Using Agile to Adapt to Changing Goals
There's an old joke that goes around that says, basically, "If you don't like the way things are today, come back tomorrow". Meaning the only true constant is change and change happens a lot. We all have choices to be a driver of change or to have change be driven onto us. To this idea, any goals that your team has made are just as likely to change.
Sue Jagodzinski described her own situation of change within her company and the chaos that resulted from it. Part of her story described the challenges of managing two teams that were focused on different things. Both teams needed to use and support the adoption of a test automation tool and to be able to enhance and support that tool. One team focused on build, test, and automation. The other team focused on training, support, and documentation. While the tool they were working on was the same, they had very different missions and purposes and that would show up in the backlogs they built up and the priorities they placed on their respective backlogs.
Here's a bit of nerdy for you. The training and support team decided to call themselves Team1. In retaliation, the other team called themselves Team0 because they understood how arrays were indexed (and yes, this was a real dynamic between these teams. I thought she was kidding, she assured me she was not.

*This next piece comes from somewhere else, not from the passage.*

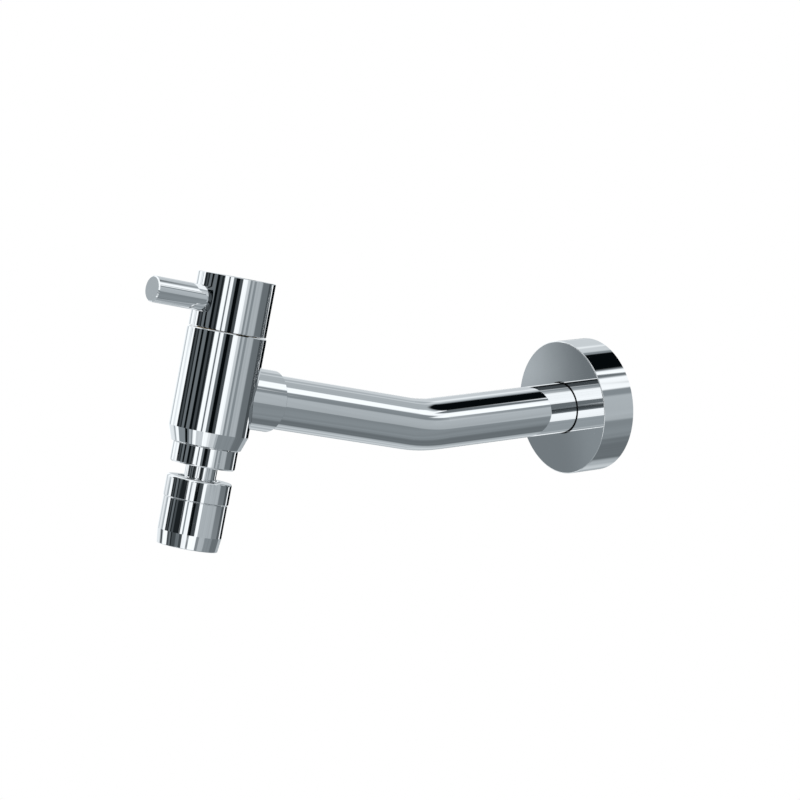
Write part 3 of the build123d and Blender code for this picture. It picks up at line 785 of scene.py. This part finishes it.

To this end, Sue determined that there were some key danger signs happening here. By segregating responsibility between two teams, there was an unhealthy competition that developed. trust issues developed along the way. when there issues there was plenty of finger pointing to go along with it. Most visibly was the fact that there were conflicts where teams would determine what to work on was guided by whatever the other team was not working on.
By moving to a shared backlog, the teams came into immediate conflict and had to negotiate how to change that dynamic. Some of the areas that Sue addressed was:
- how can we determine the skills that were needed on each team, and institute necessary moves if needed?
- determine the soft skill levels of the team members, who were the leaders? Who could become a new leader if needed?
- who would be best served to go elsewhere?
- how could we restructure the teams to be less contentious?
The last one was easy-ish to solve by changing names. the two teams for purposes of this presentation were "Awesomation" and "Thorium". Both teams agreed to go to a single backlog. Teams were set up so that both teams had technical expertise in the test framework. More to the point, an emphasis was made to reward and encourage those that would share their knowledge and skill sets. By doing this Sue was able to get close to equalizing the team. By sharing a backlog, the grooming sessions were done together, with their expected challenges. Sue took over as the product owner and she had to learn what that entailed. She described the process as being "harder than many people might realize" in addition to getting a better knowledge of the product.
The net results of this process, though not easy, were that they had the ability to learn how to do any task on either of the teams. In other words, two teams with Generalizing Specialists (service mark Alan Page ;) ). In the process, each of the team members engagement increased, different perspectives were heard, learning and reflection were done in the retrospectives, and the teams learned to progress together. Perhaps the most valuable skill they both discovered they could do was to adapt to priorities and be able to pivot and change if/when necessary.